David Wipf, Haichao Zhang; 15(111):3775−3814, 2014.

Abstract

Blind deconvolution involves the estimation of a sharp signal or image given only a blurry observation. Because this problem is fundamentally ill-posed, strong priors on both the sharp image and blur kernel are required to regularize the solution space. While this naturally leads to a standard MAP estimation framework, performance is compromised by unknown trade-off parameter settings, optimization heuristics, and convergence issues stemming from non-convexity and/or poor prior selections. To mitigate some of these problems, a number of authors have recently proposed substituting a variational Bayesian (VB) strategy that marginalizes over the high-dimensional image space leading to better estimates of the blur kernel. However, the underlying cost function now involves both integrals with no closed-form solution and complex, function-valued arguments, thus losing the transparency of MAP. Beyond standard Bayesian- inspired intuitions, it thus remains unclear by exactly what mechanism these methods are able to operate, rendering understanding, improvements and extensions more difficult.
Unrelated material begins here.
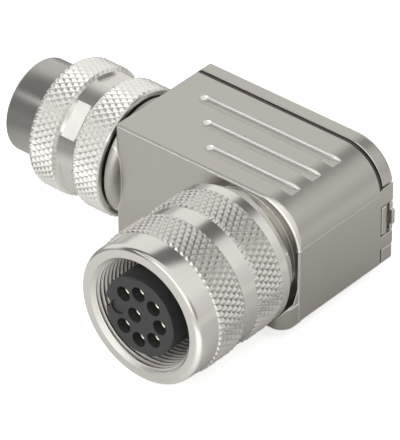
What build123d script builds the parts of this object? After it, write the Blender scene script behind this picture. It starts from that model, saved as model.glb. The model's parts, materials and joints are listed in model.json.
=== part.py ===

To elucidate these issues, we demonstrate that the VB methodology can be recast as an unconventional MAP problem with a very particular penalty/prior that conjoins the image, blur kernel, and noise level in a principled way. This unique penalty has a number of useful characteristics pertaining to relative concavity, local minima avoidance, normalization, and scale- invariance that allow us to rigorously explain the success of VB including its existing implementational heuristics and approximations. It also provides strict criteria for learning the noise level and choosing the optimal image prior that, perhaps counter-intuitively, need not reflect the statistics of natural scenes. In so doing we challenge the prevailing notion of why VB is successful for blind deconvolution while providing a transparent platform for introducing enhancements and extensions. Moreover, the underlying insights carry over to a wide variety of other bilinear models common in the machine learning literature such as independent component analysis, dictionary learning/sparse coding, and non-negative matrix factorization.